Lisa on final approach at the bottom of the ZipRider.

Both zip-lines finish near the bottom of the aerial tram and we rode it back to the canyon rim after the last zip-line. From there we hurried back to the hotel and gathered Jamie and Elaine’s bags, but it turned out we needn’t have. The train stopped running that day because a locomotive had derailed a few miles down the track. Fortunately the road was open and later that afternoon our friends caught a bus to their next destination, which was the city of Creel, some fifty miles further up the line. After we saw them off, we wandered back to our hotel and spent the rest of the day watching the canyon change colors as the shadows shifted with the setting sun.

The Tarahumara Indians are known for their beautifully crafted baskets. This fellow found a good use for them.

By the next afternoon the derailed train had been cleared off the tracks, so we were able to board the southbound Chepe only about an hour late. We relaxed in the dining car while the train barreled down the mountains toward Los Mochis. We arrived there at 9:45pm and by eleven thirty we were safely tucked into our room at the Plaza Hotel.

We were up early the next day and caught a cab to the bus station where we boarded a Tufesa bus to Mazatlan. We pulled into town around five in the afternoon and were back at the marina well before sunset. Finisterra was in good shape when we got back, just as we left her. Being tired after a long day of travel, we decided to catch a pulmonia into town and had an excellent dinner at our favorite Italian restaurant. We’re back aboard the boat now, getting ready for the next leg of our voyage, which will take us northwest across the southern Sea of Cortez to La Paz, the gateway to the Sea’s beautiful cruising grounds. 

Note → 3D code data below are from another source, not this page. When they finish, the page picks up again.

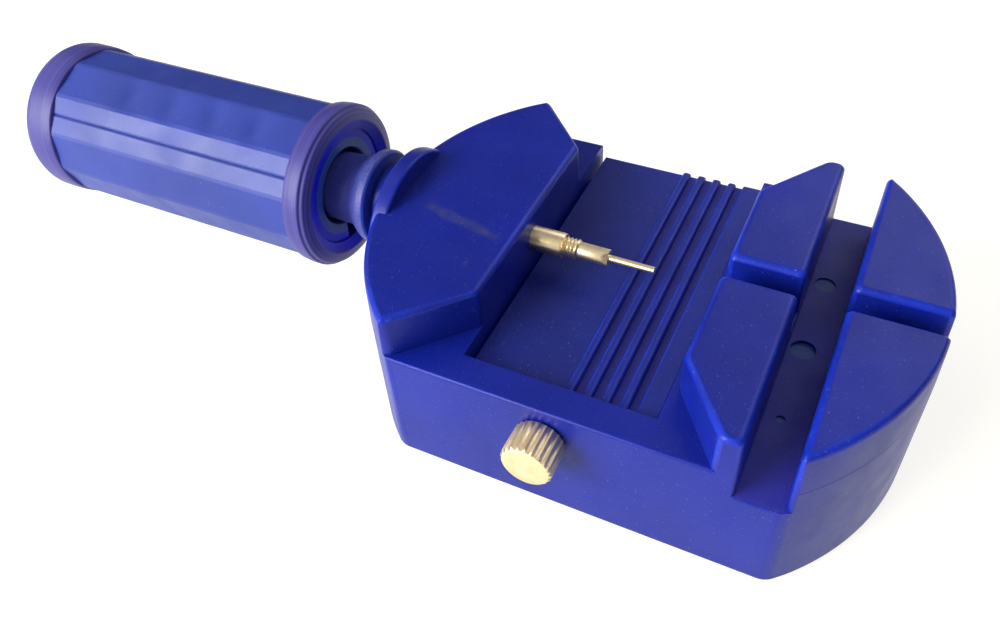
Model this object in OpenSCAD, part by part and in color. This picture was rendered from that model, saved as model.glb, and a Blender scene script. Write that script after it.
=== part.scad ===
// Watch-band link-pin remover: a moulded base with a screw-driven ejector pin.
// Origin: centre of the underside. +X runs from the handle to the jaw, +Y to the back, +Z up.

/* [Body] */
// Length of the body between the tips of its two round ends
body_l = 64.8; // [60:0.2:70]
// Width of the body
body_w = 45; // [43:0.5:50]
// Height of the rim, where the two mould halves meet
rim_h = 15.8; // [15:0.1:16.5]
// Height of the two raised blocks
block_h = 21.2; // [20.8:0.1:22]
// How far the head end bows out past its corners
head_bow = 10.8; // [8:0.2:13]
// How far the jaw end bows out past its corners
jaw_bow = 10.2; // [8:0.2:12]
// How far the raised blocks stand in from the wall below them
block_inset = 0.3; // [0.1:0.05:0.5]
// Thickness of the outer walls under the blocks
wall = 2.2; // [1.6:0.1:2.4]

/* [Blocks] */
// X of the head block's straight face
head_face_x = -13.8; // [-14.5:0.1:-13]
// X of the jaw block's straight face
jaw_face_x = 8.8; // [8.4:0.1:10]
// Half the length of the straight faces, up to their chamfers
face_half = 14; // [10:0.5:16]
// Width of the long slot that crosses the jaw block
cross_slot_w = 4.7; // [4.5:0.1:5]
// X of the long slot's centre line
cross_slot_x = 19.6; // [19:0.1:20.5]
// Height of the long slot's floor
cross_slot_floor = 12.8; // [12:0.1:14]
// Width of the slot that lets the driven pin out
exit_slot_w = 2.7; // [2:0.1:3.2]
// Height of that slot's floor
exit_slot_floor = 15.4; // [14.5:0.1:15.6]

/* [Bed] */
// Height of the bed plate's top
bed_top = 13.8; // [13.4:0.1:14]
// Thickness of the bed plate
bed_t = 2.2; // [1.8:0.1:2.4]
// Gap between the head block and the bed plate
bed_gap = 0.4; // [0.3:0.1:1.2]
// Height of the gripping ribs
rib_h = 0.9; // [0.6:0.1:1]
// Distance between the gripping ribs
rib_pitch = 2; // [1.8:0.1:2]
// Thickness of the well's front wall
front_wall = 4.1; // [3.9:0.1:4.5]

/* [Ejector] */
// Height of the screw axis
axis_z = 17.4; // [17.2:0.1:17.6]
// Diameter of the feed screw
feed_d = 4; // [4:0.1:4.2]
// Diameter of the feed screw's plain nose
nose_d = 3; // [2.8:0.1:3.2]
// Diameter of the ejector pin
pin_d = 0.8; // [0.7:0.1:0.9]
// Length of pin that stands out of its holder
pin_free_l = 5.5; // [4:0.5:7]

/* [Handle] */
// Corner radius of the twelve-sided barrel
barrel_r = 10.2; // [9.8:0.05:10.3]
// Outer radius of the front ring
ring_r = 10.55; // [10.5:0.05:11]
// Radius of the rear cap
cap_r = 10.4; // [10.3:0.05:11]
// Inside radius of the barrel
barrel_in_r = 8.5; // [8.2:0.1:8.7]
// Radius of the mouth inside the front ring's lip
mouth_r = 7.5; // [7.2:0.1:8]
// X of the handle's front face
handle_front_x = -39.6; // [-41:0.1:-38.5]
// X of the handle's rear face
handle_rear_x = -85.8; // [-95:0.1:-80]

/* [Thumb screw] */
// Diameter of the fluted head
thumb_d = 5.9; // [5.5:0.1:6.5]
// Height of the fluted head
thumb_head_h = 4.1; // [3:0.1:5]
// Number of flutes
flutes = 22; // [16:1:26]
// Height of the thumb screw's axis
thumb_z = 11.6; // [11:0.1:11.8]
// X of the thumb screw's axis
thumb_x = -3; // [-6:0.5:3]

/* [Hidden] */
$fn = 96;
over = 1;
fit = 0.04;

blue = "#1b2fae";
dark_blue = "#18249a";
steel = "#c9bfa6";
brass = "#c8a860";

half_l = body_l / 2;
half_w = body_w / 2;
head_corner_x = head_bow - half_l;
jaw_corner_x = half_l - jaw_bow;
jaw_chamfer_x = jaw_face_x + 6;

// Well under the bed plate
well_x0 = head_face_x;
well_x1 = jaw_face_x - 0.7;
well_y0 = front_wall - half_w;
well_floor = 3;
well_back_wall = 2.2;
well_back_h = 9.2;

// Bed plate
bed_x0 = well_x0 + bed_gap;
bed_x1 = well_x1 - 0.2;
bed_y0 = well_y0 + 0.2;
bed_y1 = half_w - 0.05;
leg_t = 1.6;
leg_bottom = 6;
leg_y1 = half_w - well_back_wall - 0.3;
rib_seat = 1;
first_rib_x = -2.35;
rib_w = 1;
rib_count = 4;
plateau_x = 5.6;

// Two shallow round marks in the long slot's floor
mark_x = 18.9;
large_mark_y = -1.1;
large_mark_r = 1.4;
large_mark_depth = 0.8;
small_mark_y = 9.9;
small_mark_r = 1.2;
small_mark_depth = 0.3;

// Moulding pockets under the two blocks
pocket_rib = 1.8;
head_pocket_x1 = head_face_x - 2;
head_pocket_top = 10;
jaw_pocket_x0 = jaw_face_x + 1.4;
jaw_pocket_top = cross_slot_floor - 2.4;

// Boss and stub that the feed screw passes through
boss_x0 = -31.7;
boss_x1 = -29.6;
boss_r = 9.8;
boss_z = 14.1;
stub_x0 = -33.8;
stub_r = 4.4;
bush_r = 3;
bush_l = 12;
nose_hole_x = head_face_x - 2.6;
nose_play = 0.06;

// Feed screw and tip, from left to right
feed_x0 = -50;
feed_shoulder_x = nose_hole_x - 0.6;
nose_end_x = -9.8;
socket_l = 3.4;
thread_end_x = -8.1;
holder_end_x = -4.3;
holder_r = 1;
tip_thread_r = 1.25;
pin_x0 = -7.9;
pin_x1 = holder_end_x + pin_free_l;

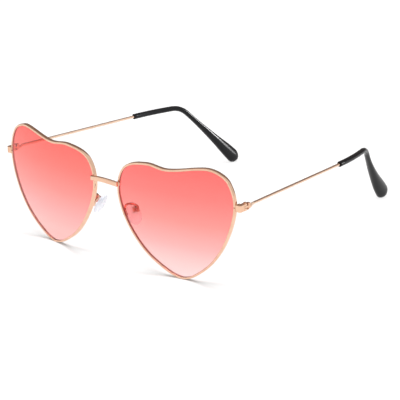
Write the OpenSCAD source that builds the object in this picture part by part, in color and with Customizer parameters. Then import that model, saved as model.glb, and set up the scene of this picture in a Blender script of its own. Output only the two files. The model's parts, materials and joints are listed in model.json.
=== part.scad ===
// Heart shaped sunglasses: thin metal front, tinted lenses, folding wire temples.
// +X is the wearer's left, +Y runs from the front to the ear tips, +Z is up.
// The origin is under the middle of the open glasses, on the surface they stand on.

/* [Rim and lens] */
// Width of one heart, over its rim
rim_w = 60.4; // [50:0.1:68]
// Height of one heart, over its rim
rim_h = 52.8; // [44:0.1:60]
// Wall of the rim, seen from the front
rim_t = 1; // [0.9:0.05:1.6]
// Depth of the rim, front to back
rim_d = 1.9; // [1.6:0.05:2.6]
// Depth of the groove that holds the lens
groove_d = 0.5; // [0.3:0.05:0.6]
// Width of the groove
groove_w = 0.9; // [0.6:0.05:1]
// Thickness of a lens
lens_t = 1.3; // [1:0.05:2]
// Radius of the lens's curve
lens_r = 150; // [90:1:400]
// Distance between the middles of the two lenses
lens_spacing = 74; // [70:0.5:84]
// Turn of each lens towards the temple, in degrees
wrap = 7.3; // [0:0.1:9]
// Lean of the lenses, top forwards, in degrees
tilt = 2.7; // [0:0.1:6]
// Gap that the split rim leaves at its lock
rim_split = 0.3; // [0.2:0.05:0.6]

/* [Bridge] */
// Height of the bridge bar, seen from the front
bridge_h = 2.2; // [1.4:0.1:3]
// Thickness of the bridge bar
bridge_t = 1.4; // [1:0.1:2]
// Height of the bridge above the middle of the lenses
bridge_up = 12.1; // [8:0.1:14]
// Length of the bar's end that laps over each rim
bridge_lap = 0.9; // [0.5:0.1:1.4]
// Bow of the bridge towards the front
bridge_bow = 0.9; // [0:0.1:3]
// Rise of the bridge's arch
bridge_arch_h = 0.8; // [0:0.1:3]

/* [Nose pads] */
// Length of a nose pad
pad_l = 10.5; // [10:0.5:16]
// Width of a nose pad
pad_w = 6.6; // [6:0.1:9]
// Thickness of a nose pad
pad_t = 2.4; // [2:0.1:3]
// Distance from the glasses' middle plane to a pad's middle
pad_out = 10.2; // [9:0.1:13]
// Distance that the pad's middle lies behind the lenses
pad_back = 5; // [4:0.1:10]
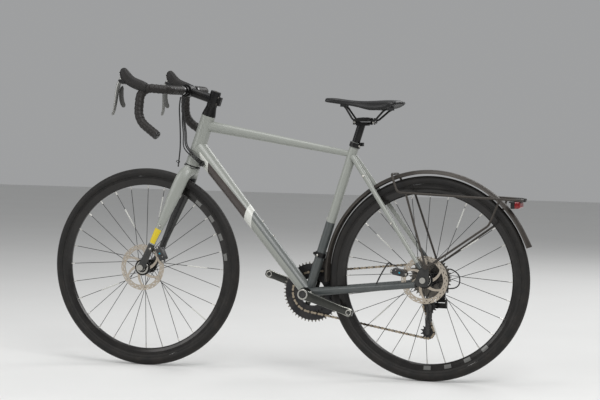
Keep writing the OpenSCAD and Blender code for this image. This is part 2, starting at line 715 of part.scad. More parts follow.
module rear_mech_cage() {
    d = unit(tension - guide);
    n = [-d[2], 0, d[0]];
    color("black") difference() {
        union() {
            for (y = [-46.4, -34.4]) {
                translate([0, y + 1.8, 0]) rotate([90, 0, 0]) linear_extrude(1.8) polygon([for (p =
                    [guide + n * 9, tension + n * 9, tension - n * 9, guide - n * 9]) [p[0], p[2]]]);
                axle_tube(guide[0], guide[2], y, y + 1.8, 9);
                axle_tube(tension[0], tension[2], y, y + 1.8, 9);
            }
            axle_tube(guide[0], guide[2], -72, -34.4, 4);
            axle_tube(tension[0], tension[2], -48, -32.6, 2.6);
            axle_tube(guide[0], guide[2], -57.8, -46.4, 8);
        }
    }
}
module jockey(c, i, r) {
    color("black") difference() {
        union() {
            cog(c, teeth_small, valley(i), chain_y, 2);
            axle_tube(c[0], c[2], chain_y - 4.8, chain_y + 3, 8);
        }
        axle_tube(c[0], c[2], -70, -30, r);
    }
}
module guide_pulley() { jockey(guide, 2, 4.05); }
module tension_pulley() { jockey(tension, 3, 2.65); }

// ---------- seat ----------
module seatpost() {
    color("black") difference() {
        union() {
            rod(post_end, post_top - seat_dir * 2, 13.6);
            translate(post_top + [-2, 0, -6]) rotate([0, 0, 0]) cube([40, 32, 12], center = true);
            translate(post_top + [-2, 0, 6]) cube([38, 62, 9], center = true);
            for (q = [-36, 32]) translate(post_top + [q * 0.9, 0, -2]) cylinder(h = 14, r = 4, center = true);
            translate(post_top + [-2, 0, -4]) cube([62, 12, 8], center = true);
        }
        rail_pipe(0.03);
    }
}
rail_z = post_top[2] + 6;
module rail_pipe(g = 0) {
    for (s = [-1, 1]) pipe([[-92, s * 12, 912], [-140, s * 22, rail_z], [-238, s * 22, rail_z],
        [-296, s * 40, 908]], 3.5 + g, [26, 26]);
}
module saddle_rails() { color("black") rail_pipe(); }
function plan(g) = [for (p = [[-49, 10], [-56, 17], [-90, 20], [-140, 24], [-180, 32], [-220, 48],
    [-255, 62], [-285, saddle_half], [-306, saddle_half - 6], [-314, saddle_half - 26],
    [-306, 8], [-300, 0]]) [p[0] + (p[0] > -150 ? -g : g), max(p[1] - g, 0)]];
module plan_shape(g) {
    linear_extrude(100) polygon(concat(plan(g), [for (i = [10 : -1 : 0]) let (p = plan(g)[i]) [p[0], -p[1]]]));
}
module saddle_base() {
    color("black") difference() {
        intersection() {
            translate([0, 0, 840]) plan_shape(5);
            translate([-330, -90, 900]) cube([300, 180, 8]);
        }
        rail_pipe(0.05);
    }
}
module saddle_pad() {
    color("black") difference() {
        intersection() {
            translate([0, 0, 860]) plan_shape(0);
            translate([-330, -90, 908.2]) cube([300, 180, saddle_top - 908.2]);
        }
        rail_pipe(0.05);
    }
}

head_tube();
top_tube();
down_tube();
seat_tube();
bottom_bracket();
chainstay_left();
chainstay_right();
seatstay_left();
seatstay_right();
bearing_cups();
seat_clamp();
front_mech_clamp();
rear_mudguard();
rack_rails();
rack_struts();
tail_light();
rear_caliper();
rear_axle();
rear_cables();
chain();
fork();
front_axle();
headset_spacers();
stem();
handlebar();
bar_tape();
hood_left();
hood_right();
front_caliper();
front_hose();
gear_cables();
lever_left();
lever_right();
paddle_left();
paddle_right();
front_tyre();
front_rim();
front_spokes();
front_hub();
front_disc();
rear_tyre();
rear_rim();
rear_spokes();
rear_hub();
rear_disc();
cassette();
crank_right();
crank_left();
chainrings();
seatpost();
saddle_rails();
saddle_base();
saddle_pad();
front_mech_cage();
rear_mech_base();
rear_mech_link();
rear_mech_knuckle();
rear_mech_cage();
guide_pulley();
tension_pulley();
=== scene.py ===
import math
import bmesh
import bpy
from mathutils import Matrix, Vector


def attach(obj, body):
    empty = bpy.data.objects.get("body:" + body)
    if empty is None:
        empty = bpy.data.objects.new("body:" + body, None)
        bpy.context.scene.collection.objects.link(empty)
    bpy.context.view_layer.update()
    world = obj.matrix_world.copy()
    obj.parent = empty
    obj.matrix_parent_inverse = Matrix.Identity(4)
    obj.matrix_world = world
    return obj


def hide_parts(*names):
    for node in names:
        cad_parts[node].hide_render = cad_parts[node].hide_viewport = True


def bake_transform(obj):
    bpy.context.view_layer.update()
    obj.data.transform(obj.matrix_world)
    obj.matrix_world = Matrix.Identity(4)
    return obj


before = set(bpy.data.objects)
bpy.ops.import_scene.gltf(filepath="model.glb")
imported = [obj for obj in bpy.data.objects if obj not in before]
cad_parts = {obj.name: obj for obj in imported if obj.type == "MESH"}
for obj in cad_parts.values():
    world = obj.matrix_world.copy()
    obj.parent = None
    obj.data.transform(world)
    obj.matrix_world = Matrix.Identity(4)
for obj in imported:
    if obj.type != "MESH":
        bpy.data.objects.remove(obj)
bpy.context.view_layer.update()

# ---- Viewpoint, floor and light ----
# A long lens stands level with the saddle on the rider's left, a little behind the bicycle.
# The floor and the lamps are plain; the floor is pale and catches the shadow.
scene = bpy.context.scene
scene.view_settings.view_transform = "Standard"
camera_data = bpy.data.cameras.new("view_camera")
camera_data.lens = 120.3
camera_data.sensor_width = 36.0
camera = bpy.data.objects.new("view_camera", camera_data)
scene.collection.objects.link(camera)
look = Vector((0.31078, -0.94941, -0.04506))
camera_up = Vector((0.03014, -0.03754, 0.99884))
camera_right = look.cross(camera_up).normalized()
camera_up = camera_right.cross(look)
camera.matrix_world = Matrix.Translation((-2.0862, 6.4837, 0.9014)) @ Matrix(
    (camera_right, camera_up, -look)).transposed().to_4x4()
scene.camera = camera


def linear(r, g, b):
    return tuple((c / 255 / 12.92) if c / 255 <= 0.04045 else ((c / 255 + 0.055) / 1.055) ** 2.4
                 for c in (r, g, b)) + (1.0,)


def add_node(tree, kind, where=None, **values):
    made = tree.nodes.new(kind)
    for key, value in values.items():
        setattr(made, key, value)
    for socket, value in (where or {}).items():
        target = made.inputs[socket]
        if isinstance(value, bpy.types.NodeSocket):
            tree.links.new(value, target)
        else:
            target.default_value = value
    return made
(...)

Last night we joined our friends Ed and Connie for dinner at Topolo's in old town Mazatlan. On the way, we had a drink at the rooftop bar at the old Freeman Hotel in the Zona Dorado. No green flash but it was magnificent.

Tuesday, April 7, 2015

Passage to Mazatlan

Dawn off Mazatlan

While we were in La Cruz I was able to dig further into the charger/inverter malfunction and confirmed that the charger part of the unit stopped working. This is a big deal because though we have solar panels on the boat, they are not sufficient to keep the batteries charged over the long term. The charger/inverter, a Newmar 1800, has been in the boat for about nine years so I can’t complain too much about it.

Charger/inverters are not easy to find here in Mexico and it was beginning to look like we’d be stuck in La Cruz for a few more weeks while we went through the hassle of shipping the unit back and forth to Minnesota for repairs. But as luck would have it, John Pounder at JP Marine in La Cruz happened to have a brand new Magnum 2000 in his shop that had recently become an orphan. It was ordered for a boat in Puerto Vallarta that burned up before the unit could be installed.  It took about three hours to replace the unit and another couple of hours to wire in a new remote display at the chart table. Total cost for the new unit was about $2,400. We’ll take the old one home, have it repaired and then sell it.

With that little project completed we were ready to leave La Cruz for the last time this year. Finisterra cleared the breakwater at 0810 on March 31st, bound for Bahia Matanchen, the correct pronunciation of which is Ma-tan-CHEN. We arrived late in the afternoon and dropped anchor about ¾ mile from the beach. This area has always been known for its vicious noseeums and, more recently, dengue fever carrying mosquitos. The best defense for these pests is anchoring well out in the bay, screens on hatches and ports, and DEET laced insect repellant. We spent a peaceful night at anchor and the next morning took the dinghy ashore and hitched a ride into the town of San Blas. It’s the holiday season in Mexico, with Semana Santa (Easter week) followed by Semana Pascua (Resurrection week), so the town and beaches are full of Mexican vacationers. We wandered around the town for a few hours watching the festivities, then got back aboard Finisterra around noon.
Matanchen Bay. San Blas is surrounded by one of the largest mangrove ecoregions in Mexico, encompassing 770 square miles of what we might call swamp land. No wonder the place is full of no-no's and mosquitos.

We departed Matanchen at 1330 on April 1st and headed out around the rocks that lie off Punta Camaron before heading northwest toward the beautiful city of Mazatlan. There was only about three knots of wind all afternoon and most of night as we motored over glassy northwest swells. A big waxing gibbous moon was already well above the eastern horizon when the sun set so it was a beautiful night on the sea. We arrived the following day at the anchorage off Isla de La Piedra at 0830 and anchored a couple of hundred yards east of the Escollera de Las Chivas in about 15 feet of water. People call this place Stone Island anchorage.  The last time we anchored here, the place was deserted and the palapa restaurants that line the beach were mostly closed, victims of a combination economic recession and narco-violence. Since then the cruise ships have returned and the restaurants are packed with Mexican vacationers, and a few gringos as well. 
Finisterra at anchor off Stone Island.

We spent a couple of days anchored off Stone Island and hiked to the top of Isla de Las Chivas, which is actually not really an island anymore, but is connected to the mainland by the "escollera" or breakwater that was built years ago to make Mazatlan a suitable deepwater port. There was just enough of a south swell running to make beach landings in the dinghy dampish at best so on Saturday, April 4th we got the anchor up and motored around the small islands that lie just offshore from Mazatlan to the El Cid marina where we will stay for the next couple of weeks.